Start of Data for the task

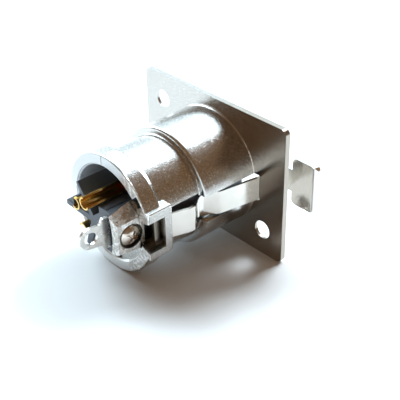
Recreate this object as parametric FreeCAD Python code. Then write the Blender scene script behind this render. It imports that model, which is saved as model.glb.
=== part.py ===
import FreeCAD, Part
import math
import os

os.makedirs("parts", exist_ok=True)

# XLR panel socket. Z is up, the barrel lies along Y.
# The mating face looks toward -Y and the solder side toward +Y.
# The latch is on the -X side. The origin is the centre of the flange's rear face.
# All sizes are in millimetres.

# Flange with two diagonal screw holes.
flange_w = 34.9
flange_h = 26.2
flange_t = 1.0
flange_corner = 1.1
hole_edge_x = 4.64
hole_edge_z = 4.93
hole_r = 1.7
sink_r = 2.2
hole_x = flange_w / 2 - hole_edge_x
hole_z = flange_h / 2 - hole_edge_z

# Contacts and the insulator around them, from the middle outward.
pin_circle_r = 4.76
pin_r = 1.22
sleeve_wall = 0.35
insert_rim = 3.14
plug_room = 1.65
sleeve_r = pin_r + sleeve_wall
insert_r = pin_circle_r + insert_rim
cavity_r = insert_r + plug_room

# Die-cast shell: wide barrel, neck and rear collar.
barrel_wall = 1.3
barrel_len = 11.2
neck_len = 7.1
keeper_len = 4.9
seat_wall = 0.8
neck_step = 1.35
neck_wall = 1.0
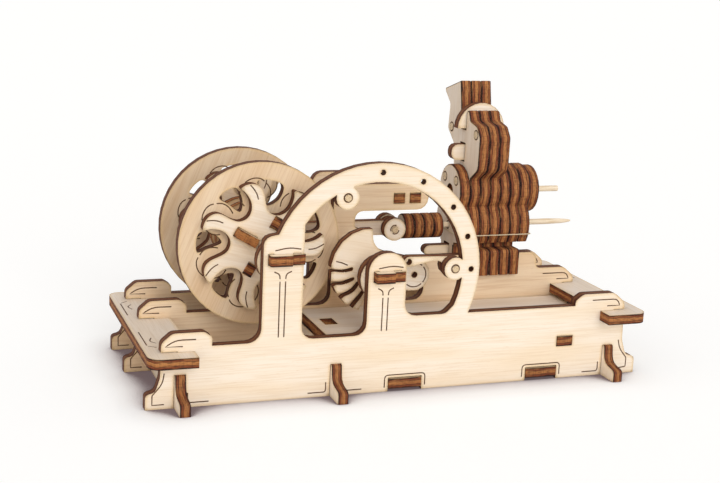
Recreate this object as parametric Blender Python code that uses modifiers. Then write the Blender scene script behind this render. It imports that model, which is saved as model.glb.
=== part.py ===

End of Data for the task

• Stated problem: Using the records above, list each line that includes "saved".

• The solution:
Recreate this object as parametric FreeCAD Python code. Then write the Blender scene script behind this render. It imports that model, which is saved as model.glb.
Recreate this object as parametric Blender Python code that uses modifiers. Then write the Blender scene script behind this render. It imports that model, which is saved as model.glb.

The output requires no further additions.